Why would they want to invite Chinese banks to join? Benjamin Quinlan, a financial services consultant at Saudi Aramco says, "At present, Saudi's interest in Chinese investors has given Chinese banks a great advantage in this important international event. The friendly offer from Saudi government indicates both political and economic trends."
A towering tree grows from one seed
The financial adviser's comment is quite political.
HNA buying Deutsche Bank’s shares, or Saudi Arabia asking Chinese financial institutions to issue bonds seem to be trivial events. In fact, these events mean that Chinese capital and Chinese financial industry have been counted as global first-class participants. That is to say, they are now ready to join the feast with imperialist bankers. This is far more impressive than earning some hard money in the manufacturing industry.

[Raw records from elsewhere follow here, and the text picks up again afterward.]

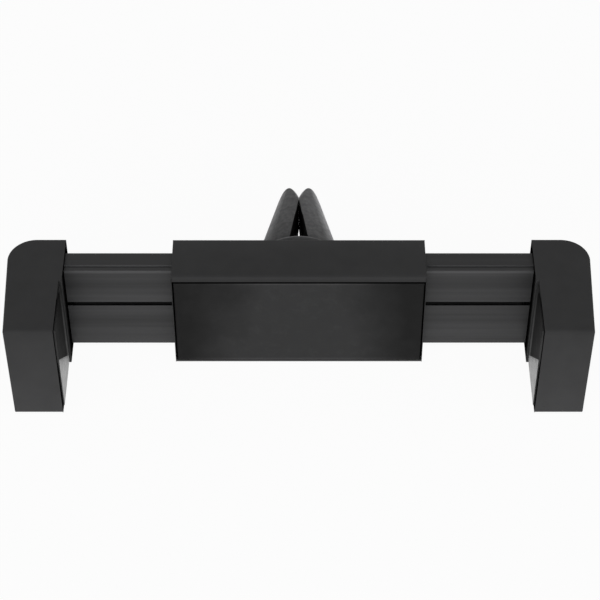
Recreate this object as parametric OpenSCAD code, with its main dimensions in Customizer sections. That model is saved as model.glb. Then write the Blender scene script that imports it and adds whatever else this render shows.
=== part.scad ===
// Air vent phone holder: two sprung jaws on a housing that swivels on a four-prong vent clip.
// X runs along the jaws, +Y points into the air vent, +Z is up. All sizes are in millimetres.
// The origin is on the swivel axis, at the bottom of the slot between the clip's prongs.
// The jaws are drawn fully open.

/* [Housing] */
// Width of the housing, along the jaws
housing_w = 50.6; // [48:0.2:56]
// Height of the housing and of the jaws
housing_h = 24.4; // [24:0.2:28]
// Thickness of the top and bottom walls
housing_wall = 0.9; // [0.7:0.1:1.2]
// Thickness of the end walls that the arms pass through
end_wall = 1.2; // [1:0.1:1.5]
// Thickness of the front wall behind the pad
front_wall = 1.3; // [1:0.1:1.5]
// Thickness of the rear cover
cover_t = 1.5; // [1.3:0.1:1.7]
// Radius of the long front edges
front_edge_r = 1; // [0.5:0.1:1.1]
// Radius of the long rear edges
rear_edge_r = 0.4; // [0.2:0.1:0.6]
// Length of the tabs that hold the rear cover's ends
cover_tab = 0.6; // [0.4:0.1:0.8]
// Height of those tabs
cover_tab_h = 9; // [6:0.5:12]

/* [Front pad] */
// Thickness of the front pad
front_pad_t = 1.3; // [1:0.1:1.5]
// Rim of the housing above and below the front pad
pad_rim = 0.7; // [0.6:0.1:1.5]
// Rim of the housing at each end of the front pad
pad_end_rim = 0.3; // [0.3:0.1:1]
// Open joint line around the front pad
pad_seam = 0.4; // [0.2:0.05:0.5]

/* [Arms] */
// Depth of the arms' front face behind the housing's front face
arm_front = 4; // [3.8:0.1:4.2]
// Depth of an arm, front to back
arm_d = 4.6; // [4.4:0.1:4.7]
// Thickness of an arm's front plate
arm_plate = 1.2; // [1:0.1:1.3]
// Thickness of the skin over the spring channels, at an arm's back
arm_skin = 0.5; // [0.4:0.05:0.6]
// Step from an arm's top edge down to its front plate
arm_step = 0.45; // [0.2:0.05:0.6]
// Height of the slit between an arm's two rails
slit_h = 0.9; // [0.6:0.1:1.2]
// Height of the slit's middle above the housing's middle
slit_z = 1.35; // [1:0.05:1.7]
// Length of rail left in the housing when the jaws are open
rail_grip = 2.3; // [1.8:0.1:2.6]
// Half the gap between the two arms when the jaws are closed
half_gap = 2; // [1.9:0.1:2.4]
// Length of arm held in a jaw
arm_in_jaw = 8.4; // [7:0.1:9]
// Gap between a closed jaw and the housing's end
closed_gap = 0.5; // [0.2:0.1:1.2]

/* [Jaws] */
// Width of a jaw at its widest
jaw_w = 11.3; // [10.3:0.1:14]
// Reach of a jaw in front of the housing
jaw_reach = 13.8; // [10:0.2:18]
// Step from a jaw's base to its gripping face
jaw_step = 0.6; // [0.4:0.1:1]
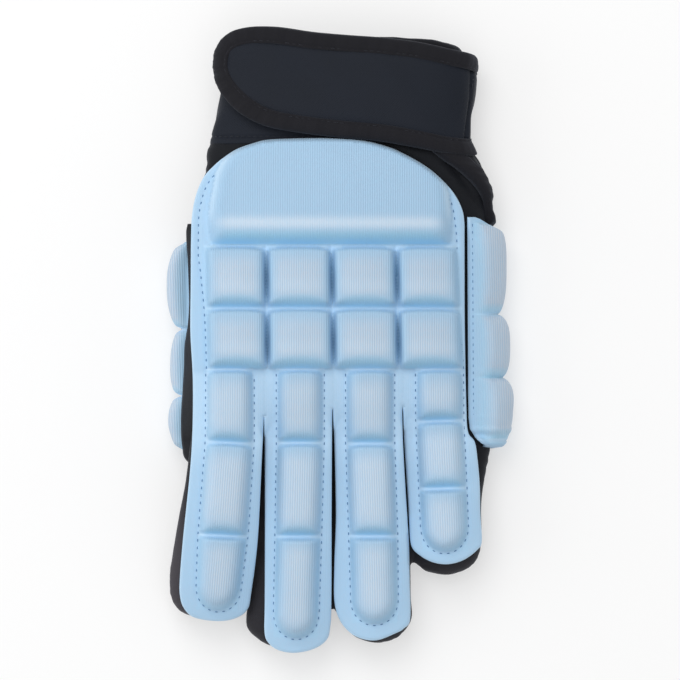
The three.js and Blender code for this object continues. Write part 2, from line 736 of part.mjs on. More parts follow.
const pieces = [
  named('hand_back', body.back, fabricBlack),
  named('hand_palm', body.palm, fabricBlack),
  ...body.tubes.map((tube, index) => named(tubeNames[index], tube, fabricBlack)),
  named('back_shield', makeShield(fittedBody), foamBlue),
  named('side_pad', makePad(sideRows, sideSheet, sideRise, armPoint, fittedBody), foamBlue),
  named('thumb_pad', makePad(thumbRows, thumbSheet, thumbRise, thumbPoint, fittedBody), foamBlue),
  named('wrist_cuff', makeCuff(), neopreneBlack),
  named('cuff_binding', makeCuffBinding(), tapeBlack),
  named('wrist_strap', makeStrap(), neopreneBlack),
  named('strap_binding', makeStrapBinding(), tapeBlack),
  named('hook_patch', makeHookPatch(), hookBlack),
  named(
    'side_gusset',
    sideBand((row) => [row.edge - gussetTape - seamGap, row.to], gussetThick, fittedBody),
    neopreneBlack,
  ),
  named(
    'gusset_binding',
    sideBand((row) => [row.edge, row.edge - gussetTape], gussetThick + tape, fittedBody),
    tapeBlack,
  ),
];

// The origin is the middle of the ground that the glove covers
const glove = new THREE.Group();
pieces.forEach((piece) => glove.add(piece));
const extent = new THREE.Box3().setFromObject(glove);
const middle = extent.getCenter(new THREE.Vector3());
glove.position.set(-middle.x, -middle.y, -extent.min.z);

export default glove;
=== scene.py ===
import bpy
import math
import random
import numpy as np
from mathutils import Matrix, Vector, geometry, kdtree


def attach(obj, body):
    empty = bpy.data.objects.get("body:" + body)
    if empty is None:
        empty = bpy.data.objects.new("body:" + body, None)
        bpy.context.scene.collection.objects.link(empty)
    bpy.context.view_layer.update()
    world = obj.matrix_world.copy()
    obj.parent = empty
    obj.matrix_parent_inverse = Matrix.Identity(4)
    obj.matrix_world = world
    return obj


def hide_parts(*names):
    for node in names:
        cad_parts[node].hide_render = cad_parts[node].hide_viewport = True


# Indoor hockey glove on its palm. Tables are in millimetres from the middle of the glove, with the
# fingers along -Y and the thumb side at -X.

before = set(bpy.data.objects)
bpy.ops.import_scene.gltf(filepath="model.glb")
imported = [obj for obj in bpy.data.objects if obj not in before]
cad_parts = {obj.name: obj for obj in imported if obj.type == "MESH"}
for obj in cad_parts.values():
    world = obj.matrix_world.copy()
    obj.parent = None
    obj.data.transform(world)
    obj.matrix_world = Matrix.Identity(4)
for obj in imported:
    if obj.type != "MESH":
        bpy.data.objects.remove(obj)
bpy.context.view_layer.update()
mm = 0.001
placeX, placeY = 0.21, 0.22  # the frame's origin against the tables' middle
random.seed(4)
print("frame loaded")

# Hand and cuff: left and right edge, height of the middle, half depth and tilt in degrees
hand = {
    "y": [-38.4, -35.5, -30, -18, 2, 24, 44, 60, 67, 73, 84, 96, 108, 116.4],
    "left": [-49, -50.6, -51.7, -53, -53.5, -54, -54, -52.3, -50.9, -50.0, -47.9, -45.4, -44.6, -44],
    "right": [52.8, 54.5, 55.3, 56.3, 56.5, 56.5, 56.2, 54.6, 52.0, 47.4, 45.8, 46.9, 47.5, 46.9],
    "middle": [16.5, 16.5, 16.4, 16.4, 16.5, 16.2, 15.8, 14.8, 14.2, 13.9, 13.8, 13.8, 13.8, 13.8],
    "rise": [5.2, 9.9, 12.8, 13.9, 14.5, 14.5, 14.2, 13.6, 13.5, 13.2, 12.8, 12.3, 12.0, 11.9],
    "tilt": [9, 9, 9, 9.5, 9.5, 9, 7, 4.5, 3.5, 3, 2, 1.5, 1, 1],
    "backPower": 3.2,
    "palmPower": 2.3,
}
# Finger tubes: sideways place and height of the centre line at the root, middle and tip
fingers = [
    {"side": [-42.0, -47.5, -54.5], "high": [25.6, 20.5, 8.5], "end": -106.6},
    {"side": [-16.5, -18.5, -25.0], "high": [19.3, 15.5, 8.5], "end": -118.1},
    {"side": [11.0, 13.0, 14.5], "high": [14.9, 12.6, 8.5], "end": -116.4},
    {"side": [41.5, 42.2, 40.4], "high": [10.8, 9.9, 8.8], "end": -90.0},
]
fingerTaper = {"along": [0, 0.5, 0.72, 0.86, 0.94, 0.985, 1], "full": [1, 1, 0.98, 0.93, 0.76, 0.48, 0.16]}
fingerStart, fingerWide, fingerDeep = -18, 12.5, 9
# Thumb tube folded under the palm
thumb = {
    "y": [52, 40, 30, 9.6, -19.2, -36, -43.9, -48.5],
    "side": [-43, -46.5, -47.7, -48.1, -49, -49.3, -49.5, -49.6],
    "high": [19, 12, 8.1, 7, 7, 6.9, 6.6, 6.4],
    "wide": [9.4, 10.5, 10.5, 10.5, 10.5, 9.9, 7.6, 2.5],
    "deep": [6.3, 7.7, 7.3, 7, 7, 6.4, 5, 2.1],
}


def readSmooth(table, name, key, at):
    # smooth curve through a column of a table
    xs = np.array(table[key], float)
    ys = np.array(table[name], float)
    if xs[0] > xs[-1]:
        xs, ys = xs[::-1], ys[::-1]
    at = np.clip(np.asarray(at, float), xs[0], xs[-1])
    slope = np.gradient(ys, xs)
    i = np.clip(np.searchsorted(xs, at) - 1, 0, len(xs) - 2)
    step = xs[i + 1] - xs[i]
    t = (at - xs[i]) / step
    return ((2 * t**3 - 3 * t**2 + 1) * ys[i] + (t**3 - 2 * t**2 + t) * step * slope[i]
            + (3 * t**2 - 2 * t**3) * ys[i + 1] + (t**3 - t**2) * step * slope[i + 1])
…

We often hear that we want to change the irrational international financial order. How ? By creating more feasting scenes in the future.
A few years earlier, Chinese capital could not have had a share in such core financial assets in developed countries. Similarly, Chinese banks and investment institutions were not invited to enjoy foreign companies' IPO profits in foreign markets. Basically, they only served as the capital flow channel for Chinese.
15 years ago, a small joke in Europe and United States was that, some of the country's well lids went missing, because they were sold to China. Now, all of a sudden, we are all realizing that China is already the largest factory in the world.
A towering tree can grow from one seed, and a mansion is built on its foundation. All macroscopic changes are rooted in the microcosmic level.
These two ‘trivial events’ show that Chinese international financial power has began to "invade" the highest power circles on the micro level.
This ‘invasion’ that started from Western Europe and Middle East, also means that the heavy fortifications in East Asia which were forged by American capital have finally became a Maginot Line.